Anyway, the really big news is that we finally have our cover. Marie took the photograph, and Elizabeth did a mock-up of the design to help me convey my vision to the folks at Chalice. Fitting for a book about family, eh?

Here it is:
I love it. I love that it's us, but that you can't actually see any of our faces. (Especially since I really disliked my haircut at the time.)

In other news, the Snow Wolf is now shipping for free! Two weeks ago it was $17. You know you want one...

11.02.2011

All Those Ribbons

A terrible thing happened nearby last week. This post is cross-published on my local Patch blog. 

Last week I happened upon a quote I immediately recognized as a near-perfect reflection of my philosophy of life: “It’s a beautiful heartbreaking imperfect world. And it’s a gift to be alive in it."

The next day the gift of life was violently stolen from Kelli Joy O’Laughlin, and the world abruptly became that much more heartbreaking and imperfect. Not just the world; the neighborhood.

We have all been deeply affected by her tragic and senseless murder. We mourn for the death of a beloved child of God, ache for her devastated family, and shudder at the nearness of the crime. We ask harrowing questions: How can humanity be so vile? How can God let such things happen?

We weep, and double check the locks on our doors, and hug our children too tightly.

I was out of town over the weekend, and returned home at dusk on Tuesday night to behold tree after tree marked with white ribbons.

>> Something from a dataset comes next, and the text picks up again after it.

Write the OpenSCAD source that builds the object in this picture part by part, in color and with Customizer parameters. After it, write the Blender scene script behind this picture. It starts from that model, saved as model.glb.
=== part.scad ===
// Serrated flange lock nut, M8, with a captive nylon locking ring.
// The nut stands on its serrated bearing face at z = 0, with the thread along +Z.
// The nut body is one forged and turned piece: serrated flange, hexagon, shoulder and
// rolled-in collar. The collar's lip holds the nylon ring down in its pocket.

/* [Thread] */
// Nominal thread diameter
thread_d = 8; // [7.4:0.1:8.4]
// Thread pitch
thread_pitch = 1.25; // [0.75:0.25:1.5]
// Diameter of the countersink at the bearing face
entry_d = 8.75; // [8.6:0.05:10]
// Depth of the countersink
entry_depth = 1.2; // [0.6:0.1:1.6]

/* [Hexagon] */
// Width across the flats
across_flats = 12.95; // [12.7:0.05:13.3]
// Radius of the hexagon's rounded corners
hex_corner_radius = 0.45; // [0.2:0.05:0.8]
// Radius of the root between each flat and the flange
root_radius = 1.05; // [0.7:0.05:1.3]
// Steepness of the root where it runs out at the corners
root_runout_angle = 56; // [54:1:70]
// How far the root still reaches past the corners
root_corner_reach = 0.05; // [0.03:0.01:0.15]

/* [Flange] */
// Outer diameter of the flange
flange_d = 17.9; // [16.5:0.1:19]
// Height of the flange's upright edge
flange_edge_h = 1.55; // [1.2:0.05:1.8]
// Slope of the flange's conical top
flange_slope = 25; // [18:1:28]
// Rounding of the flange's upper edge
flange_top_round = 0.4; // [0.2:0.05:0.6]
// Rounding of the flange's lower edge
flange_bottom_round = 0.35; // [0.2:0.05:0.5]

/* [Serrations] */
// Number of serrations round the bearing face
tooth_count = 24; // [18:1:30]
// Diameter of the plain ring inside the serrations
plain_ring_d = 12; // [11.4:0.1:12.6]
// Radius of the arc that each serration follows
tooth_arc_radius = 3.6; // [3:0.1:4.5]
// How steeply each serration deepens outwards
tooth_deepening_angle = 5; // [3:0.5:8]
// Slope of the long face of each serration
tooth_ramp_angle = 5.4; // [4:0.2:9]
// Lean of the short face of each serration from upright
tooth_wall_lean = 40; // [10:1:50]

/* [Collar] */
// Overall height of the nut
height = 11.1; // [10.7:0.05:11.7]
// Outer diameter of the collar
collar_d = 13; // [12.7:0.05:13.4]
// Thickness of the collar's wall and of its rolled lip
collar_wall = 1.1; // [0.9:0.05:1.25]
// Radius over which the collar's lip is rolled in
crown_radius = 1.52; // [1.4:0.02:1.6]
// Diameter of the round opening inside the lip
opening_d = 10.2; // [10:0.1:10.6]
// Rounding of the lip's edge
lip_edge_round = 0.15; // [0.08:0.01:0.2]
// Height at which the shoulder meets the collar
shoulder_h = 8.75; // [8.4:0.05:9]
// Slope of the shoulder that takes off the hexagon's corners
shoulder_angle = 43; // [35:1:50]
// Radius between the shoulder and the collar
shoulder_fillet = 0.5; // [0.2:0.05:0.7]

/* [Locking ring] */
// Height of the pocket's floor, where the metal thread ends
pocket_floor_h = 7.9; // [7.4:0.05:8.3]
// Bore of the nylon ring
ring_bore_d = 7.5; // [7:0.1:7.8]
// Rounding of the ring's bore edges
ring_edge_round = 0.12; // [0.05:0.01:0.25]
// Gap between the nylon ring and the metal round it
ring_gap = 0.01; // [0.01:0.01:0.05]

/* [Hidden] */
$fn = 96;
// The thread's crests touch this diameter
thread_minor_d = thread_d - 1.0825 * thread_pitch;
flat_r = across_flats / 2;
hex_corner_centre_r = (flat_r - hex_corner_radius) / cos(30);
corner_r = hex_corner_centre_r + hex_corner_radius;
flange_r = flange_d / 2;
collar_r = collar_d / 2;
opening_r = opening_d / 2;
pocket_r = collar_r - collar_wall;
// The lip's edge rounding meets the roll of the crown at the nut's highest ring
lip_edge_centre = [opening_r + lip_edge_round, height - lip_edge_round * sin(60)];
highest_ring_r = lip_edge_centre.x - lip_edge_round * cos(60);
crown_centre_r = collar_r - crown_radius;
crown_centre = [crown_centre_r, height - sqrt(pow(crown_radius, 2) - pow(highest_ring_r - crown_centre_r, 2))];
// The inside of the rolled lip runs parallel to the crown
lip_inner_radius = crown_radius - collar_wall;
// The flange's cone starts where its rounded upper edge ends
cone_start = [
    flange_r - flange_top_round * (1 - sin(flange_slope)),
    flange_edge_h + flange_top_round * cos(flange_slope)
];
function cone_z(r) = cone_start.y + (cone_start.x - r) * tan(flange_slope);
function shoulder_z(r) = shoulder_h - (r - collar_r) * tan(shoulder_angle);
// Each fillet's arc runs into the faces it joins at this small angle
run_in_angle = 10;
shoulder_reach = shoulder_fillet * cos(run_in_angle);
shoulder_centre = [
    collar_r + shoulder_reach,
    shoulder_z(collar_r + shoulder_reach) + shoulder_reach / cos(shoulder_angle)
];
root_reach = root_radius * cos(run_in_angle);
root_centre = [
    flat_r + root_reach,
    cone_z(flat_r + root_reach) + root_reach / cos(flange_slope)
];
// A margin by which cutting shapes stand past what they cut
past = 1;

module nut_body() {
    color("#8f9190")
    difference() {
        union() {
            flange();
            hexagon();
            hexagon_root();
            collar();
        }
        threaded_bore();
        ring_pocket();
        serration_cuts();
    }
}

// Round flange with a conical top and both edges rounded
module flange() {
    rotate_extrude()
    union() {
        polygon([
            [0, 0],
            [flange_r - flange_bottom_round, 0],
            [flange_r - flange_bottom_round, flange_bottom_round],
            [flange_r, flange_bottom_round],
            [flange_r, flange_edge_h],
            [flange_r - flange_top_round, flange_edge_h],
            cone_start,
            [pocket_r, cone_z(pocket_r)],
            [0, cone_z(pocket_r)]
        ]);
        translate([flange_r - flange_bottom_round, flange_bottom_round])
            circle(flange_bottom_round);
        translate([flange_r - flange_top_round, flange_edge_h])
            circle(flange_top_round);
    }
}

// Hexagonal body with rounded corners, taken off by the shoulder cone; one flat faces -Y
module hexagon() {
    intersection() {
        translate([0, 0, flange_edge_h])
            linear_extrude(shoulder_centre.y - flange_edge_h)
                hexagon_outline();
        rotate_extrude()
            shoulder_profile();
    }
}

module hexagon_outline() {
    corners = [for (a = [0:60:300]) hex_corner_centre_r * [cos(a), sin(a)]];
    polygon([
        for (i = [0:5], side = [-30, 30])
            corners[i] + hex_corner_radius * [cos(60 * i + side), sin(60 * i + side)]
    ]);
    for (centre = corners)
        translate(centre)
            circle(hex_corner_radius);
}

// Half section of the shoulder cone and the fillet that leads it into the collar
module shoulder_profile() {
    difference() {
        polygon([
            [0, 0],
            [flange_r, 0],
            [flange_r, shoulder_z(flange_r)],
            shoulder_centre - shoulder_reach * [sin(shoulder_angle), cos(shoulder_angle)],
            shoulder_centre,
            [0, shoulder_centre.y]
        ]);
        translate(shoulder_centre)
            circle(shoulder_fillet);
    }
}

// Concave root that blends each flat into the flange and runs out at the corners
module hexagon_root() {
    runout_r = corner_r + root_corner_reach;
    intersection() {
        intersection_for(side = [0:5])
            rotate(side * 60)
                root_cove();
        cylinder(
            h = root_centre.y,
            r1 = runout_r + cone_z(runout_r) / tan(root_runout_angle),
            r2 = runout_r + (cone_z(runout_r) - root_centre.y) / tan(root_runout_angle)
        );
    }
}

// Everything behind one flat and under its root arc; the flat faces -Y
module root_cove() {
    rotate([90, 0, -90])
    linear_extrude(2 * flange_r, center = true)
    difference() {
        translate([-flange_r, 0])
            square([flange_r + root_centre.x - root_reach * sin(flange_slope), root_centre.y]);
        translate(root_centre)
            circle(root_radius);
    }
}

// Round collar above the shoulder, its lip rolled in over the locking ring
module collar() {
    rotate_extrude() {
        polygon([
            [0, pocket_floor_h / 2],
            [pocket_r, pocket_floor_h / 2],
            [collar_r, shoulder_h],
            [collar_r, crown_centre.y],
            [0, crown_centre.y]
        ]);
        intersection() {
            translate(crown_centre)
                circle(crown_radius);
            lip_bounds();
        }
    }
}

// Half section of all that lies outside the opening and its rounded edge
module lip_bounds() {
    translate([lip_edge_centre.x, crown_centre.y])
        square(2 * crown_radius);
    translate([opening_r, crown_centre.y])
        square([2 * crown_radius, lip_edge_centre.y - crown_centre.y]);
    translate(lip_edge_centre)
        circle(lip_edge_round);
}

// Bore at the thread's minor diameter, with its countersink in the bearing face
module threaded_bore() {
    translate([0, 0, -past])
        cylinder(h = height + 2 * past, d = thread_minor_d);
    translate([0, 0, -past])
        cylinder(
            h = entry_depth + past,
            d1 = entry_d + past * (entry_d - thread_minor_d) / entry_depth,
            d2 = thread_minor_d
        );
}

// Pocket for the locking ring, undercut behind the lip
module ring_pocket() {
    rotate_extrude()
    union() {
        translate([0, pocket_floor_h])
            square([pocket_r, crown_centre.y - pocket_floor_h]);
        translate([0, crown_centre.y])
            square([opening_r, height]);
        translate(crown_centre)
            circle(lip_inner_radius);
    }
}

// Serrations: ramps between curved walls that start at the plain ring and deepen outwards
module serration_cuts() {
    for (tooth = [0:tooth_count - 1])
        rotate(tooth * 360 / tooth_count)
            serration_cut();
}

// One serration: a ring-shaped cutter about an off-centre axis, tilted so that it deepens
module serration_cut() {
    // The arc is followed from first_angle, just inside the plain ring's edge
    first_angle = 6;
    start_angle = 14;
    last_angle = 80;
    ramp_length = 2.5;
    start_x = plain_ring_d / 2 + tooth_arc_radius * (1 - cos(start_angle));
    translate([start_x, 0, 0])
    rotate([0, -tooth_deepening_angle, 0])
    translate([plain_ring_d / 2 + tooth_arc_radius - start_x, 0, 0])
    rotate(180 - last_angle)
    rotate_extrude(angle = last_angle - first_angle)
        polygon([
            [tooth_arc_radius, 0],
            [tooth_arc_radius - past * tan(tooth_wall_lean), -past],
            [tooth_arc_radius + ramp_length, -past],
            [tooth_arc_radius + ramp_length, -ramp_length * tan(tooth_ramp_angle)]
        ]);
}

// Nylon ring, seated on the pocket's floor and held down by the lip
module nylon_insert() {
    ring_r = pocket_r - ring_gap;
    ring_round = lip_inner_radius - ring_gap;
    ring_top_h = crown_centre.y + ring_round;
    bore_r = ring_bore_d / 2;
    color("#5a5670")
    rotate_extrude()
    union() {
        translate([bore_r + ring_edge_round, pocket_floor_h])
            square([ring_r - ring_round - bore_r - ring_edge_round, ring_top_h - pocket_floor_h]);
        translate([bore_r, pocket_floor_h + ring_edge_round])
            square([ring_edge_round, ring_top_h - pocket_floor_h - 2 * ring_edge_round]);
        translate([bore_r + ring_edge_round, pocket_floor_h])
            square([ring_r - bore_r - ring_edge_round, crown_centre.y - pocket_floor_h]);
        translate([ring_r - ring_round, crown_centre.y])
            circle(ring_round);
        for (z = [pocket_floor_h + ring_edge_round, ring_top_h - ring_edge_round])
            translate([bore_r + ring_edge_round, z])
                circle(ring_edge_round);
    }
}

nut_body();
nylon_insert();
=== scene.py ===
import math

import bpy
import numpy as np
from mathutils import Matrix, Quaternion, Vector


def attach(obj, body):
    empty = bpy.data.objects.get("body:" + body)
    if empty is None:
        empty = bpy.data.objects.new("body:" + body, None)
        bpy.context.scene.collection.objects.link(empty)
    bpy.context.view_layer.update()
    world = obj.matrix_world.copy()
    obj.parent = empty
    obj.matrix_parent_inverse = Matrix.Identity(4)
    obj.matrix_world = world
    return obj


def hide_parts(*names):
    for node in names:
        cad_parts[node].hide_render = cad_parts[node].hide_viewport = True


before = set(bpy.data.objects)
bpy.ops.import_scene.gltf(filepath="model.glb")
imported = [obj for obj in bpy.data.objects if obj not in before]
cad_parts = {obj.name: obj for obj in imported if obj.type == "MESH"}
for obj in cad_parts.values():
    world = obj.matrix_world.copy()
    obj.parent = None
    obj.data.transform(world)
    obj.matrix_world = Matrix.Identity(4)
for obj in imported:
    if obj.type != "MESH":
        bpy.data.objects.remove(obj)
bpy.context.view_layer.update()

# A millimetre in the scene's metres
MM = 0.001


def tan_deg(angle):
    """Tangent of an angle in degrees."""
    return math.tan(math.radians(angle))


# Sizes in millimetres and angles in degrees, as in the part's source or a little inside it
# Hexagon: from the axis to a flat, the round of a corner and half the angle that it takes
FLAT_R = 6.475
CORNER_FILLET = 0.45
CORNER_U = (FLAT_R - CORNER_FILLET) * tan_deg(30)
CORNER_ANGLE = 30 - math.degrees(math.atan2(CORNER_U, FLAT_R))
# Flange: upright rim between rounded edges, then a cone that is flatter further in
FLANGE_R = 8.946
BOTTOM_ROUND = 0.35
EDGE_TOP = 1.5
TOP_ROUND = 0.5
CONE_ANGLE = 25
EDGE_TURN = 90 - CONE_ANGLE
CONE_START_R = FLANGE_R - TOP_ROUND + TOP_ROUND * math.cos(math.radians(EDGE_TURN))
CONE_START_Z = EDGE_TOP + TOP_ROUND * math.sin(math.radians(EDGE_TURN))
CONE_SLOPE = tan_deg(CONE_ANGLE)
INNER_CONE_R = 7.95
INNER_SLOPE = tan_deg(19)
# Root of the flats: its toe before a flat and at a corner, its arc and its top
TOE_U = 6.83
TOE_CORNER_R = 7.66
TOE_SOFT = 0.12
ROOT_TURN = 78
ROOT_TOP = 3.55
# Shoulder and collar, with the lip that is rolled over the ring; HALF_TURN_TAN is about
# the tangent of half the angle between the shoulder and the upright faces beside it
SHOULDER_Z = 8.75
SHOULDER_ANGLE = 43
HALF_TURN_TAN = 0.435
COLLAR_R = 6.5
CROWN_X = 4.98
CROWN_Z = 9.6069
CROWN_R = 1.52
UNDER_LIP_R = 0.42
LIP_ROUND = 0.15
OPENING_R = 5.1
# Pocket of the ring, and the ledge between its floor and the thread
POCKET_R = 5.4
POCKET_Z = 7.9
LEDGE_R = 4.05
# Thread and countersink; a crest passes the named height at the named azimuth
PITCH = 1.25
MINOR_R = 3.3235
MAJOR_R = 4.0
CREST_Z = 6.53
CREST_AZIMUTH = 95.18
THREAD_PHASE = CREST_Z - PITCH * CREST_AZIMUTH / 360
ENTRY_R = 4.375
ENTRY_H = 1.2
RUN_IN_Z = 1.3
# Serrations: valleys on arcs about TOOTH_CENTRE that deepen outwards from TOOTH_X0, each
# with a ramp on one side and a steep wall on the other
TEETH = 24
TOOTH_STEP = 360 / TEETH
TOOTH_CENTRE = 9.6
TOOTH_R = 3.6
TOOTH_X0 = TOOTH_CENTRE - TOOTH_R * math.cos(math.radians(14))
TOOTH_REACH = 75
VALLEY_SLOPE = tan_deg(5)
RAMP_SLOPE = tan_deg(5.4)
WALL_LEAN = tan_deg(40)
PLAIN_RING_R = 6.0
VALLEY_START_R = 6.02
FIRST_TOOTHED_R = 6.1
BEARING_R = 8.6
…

The sight of all those ribbons is devastating and moving. Each one evokes the memory of a girl named Kelli Joy. Each one bears testimony to our shared horror at her death. Each one cries out for justice to be done. And each one silently proclaims that this community refuses to let fear and violence prevail.

We will be a hopeful community, despite our grief. A trusting community, despite the loss of our innocence. A loving community, despite our rage. We will not forsake this beautiful heartbreaking imperfect world, or let the incursion of evil convince us that life is anything but a profoundly sacred gift.

Each one of those ribbons pledges we will be neighbors.